Technically I did my very first event in november of 2015 with mostly friends as I was testing it out. My first real event was in January of 2016.
Q : Dr. Jennifer Rhodes

How do you get the word out about your events?

A : Alexandra Harper

Meetup has been a great tool, as well as social media and word of mouth. The majority of people still come from meet up. I also try to go out and do in person networking.

Q : Dr. Jennifer Rhodes

Have you gotten any any push back about not including men in your events?

A : Alexandra Harper

I think that I personally feel awkward about talking to men about why there is an element of exclusion. The purpose is not to exclude, especially because there have been men at open panel discussions. I believe that for me the focus was to bring women together, and when you bring men into it, things just shift. Of course it is not bad, and I guess the argument in all women organizations is how men have had their own clubs that have excluded us for so many years. I thought alot about if I would open it to men or if there would be opportunity in the future to have certain events be co ed and I am definitely open to it, but have not found a way to go about it just yet. It would definitely have to be purposeful though.

Q : Dr. Jennifer Rhodes

Since you started in 2015, had there been a favorite event that you have hosted?

A : Alexandra Harper

I ask members this question a lot, and I believe that my favorite was an art in the garden party in fall of 2016. This was a pop up art show in partnership with another woman, and the artist came to the event as well. It was a really hot day and then it started raining so we had to bring all of the artwork indoors and it was kind of a disaster but at the same time it was a very unique event. I love any time that there is an event with an artist because it helps everyone who comes to the events understand the art more. I am very  fascinated with artist’s and that will to create something whether people like it or not. A lot of it can be commercial and they have to think about marketing themselves, but it is still so much of their soul that they put out into the world. I am always so in awe of them.

Q : Dr. Jennifer Rhodes

Have you seen any trends or changes in the last three years and in the artistic community in New York?

A : Alexandra Harper

If we are talking about visual art there is a lot of work that is trying to be very shocking that is currently being made. I think because artists are trying to sell their work or get attention, there is a lot of work that is just weird to be weird. I understand the need to be innovative and push the envelope.
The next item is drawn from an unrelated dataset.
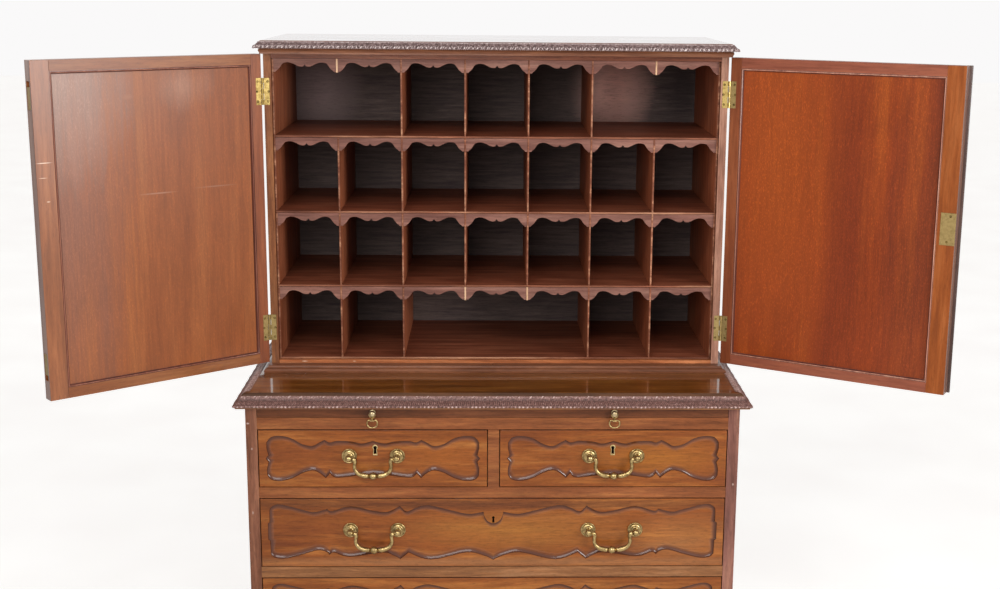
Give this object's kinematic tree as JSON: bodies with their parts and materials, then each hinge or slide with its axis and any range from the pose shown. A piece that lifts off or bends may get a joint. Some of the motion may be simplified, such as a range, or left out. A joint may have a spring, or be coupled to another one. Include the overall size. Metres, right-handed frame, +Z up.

I like a lot of conceptual work, but sometimes it goes to far.

Q : Dr. Jennifer Rhodes

Do you have a favorite section of the city for galleries? If you were going to plan your own personal day for art and culture, where would you go and what would you do?

A : Alexandra Harper

That is the best thing about the city is that there is so much to see. Women of Culture just did a lower east side gallery tour, and it was amazing. There is a lot of street art there, and I love all of the restaurants and boutiques. I love that area, as well as Bushwick in Brooklyn. It is hard to pick one place because I always like Chelsea as well. I love the old school big galleries in Chelsea, but now I really want to learn more about the lower east side gallery scene.

Q : From the Crowd

Is Women of Culture your full time job?

A : Alexandra Harper

I am still working part time at Johnson and Johnson as a graphic designer and trying to balance the two worlds.

Q : From the Crowd

How did your graphic design background assist with Women of Culture?

A : Alexandra Harper

Obviously Women of Culture is way different than sitting behind a computer. Being able to create my own graphics and logo as well as use my marketing skills was definitely helpful. I do wish that I studied social media though!

Q : From the Crowd

Before you started the company, did you find any competitors?

A : Alexandra Harper

I definitely looked at other meetups and networking groups. While there are a lot of professional networking groups out there geared towards women, none of them were solely geared towards the arts.

Q : Dr. Jennifer Rhodes

Why do you think that is if New York is still the epicenter for art? Why is the idea of socializing and doing cultural things not a priority?

A : Alexandra Harper

I feel as though it is something that people do more and more. It seems to be more of something to do rather than something that people are actually interested in. Part of my wanting to start Women of Culture was noticing that the arts are not prioritized in our society. When I lived in France, there was such a different appreciation level of people going to a museum and really being into it rather than having it be something to just do. I got upset and frustrated when asking friends to go to a $50 show and they would say no and instead would go out and spend $150 at a bar. Sometimes I think there is a gender dynamic. I can’t say the arts are necessarily feminine but it seems to be something women are more drawn to especially when comparing male pass times like sports. Not to make a huge generalization, but there is a bigger emphasis and priority put on sports in our society. I even felt that in school, as being artsy was questioned because art is not a high paying career. There is a lot left to learn about this topic though. I joke because my mom has really gotten into football now.

Q : Dr. Jennifer Rhodes

What team does she root for?

A : Alexandra Harper

She roots for the patriots!

Q : Dr. Jennifer Rhodes

Do you have any big goals for the up and coming year?

A : Alexandra Harper

I am definitely trying to grow and get the word out as well as build a membership. I am still trying to decide on the future direction and see if I will eventually move the business to LA.

Q : Dr. Jennifer Rhodes

Is there anything that you want people to know about Women of Culture, or about you to assess whether it is a good fit for them?

A : Alexandra Harper

I would say that the main misconception that I have not done a good job of dispilling is that it is not necessarily for people in the arts. A lot of people ask me if they have to be an artist or work in the arts to join and it is not at all true. It is much more geared towards people that are not necessarily in the arts or that might have some exposure but would like to learn more. I have thought a lot about how to involve and benefit artists in the group. I am really open to meeting and talking to artists and figuring out how we can benefit them. Women of Culture is all about building patronage for the arts and elevating arts in society as a whole.

We thank you so much for coming and sharing your story with us Alex!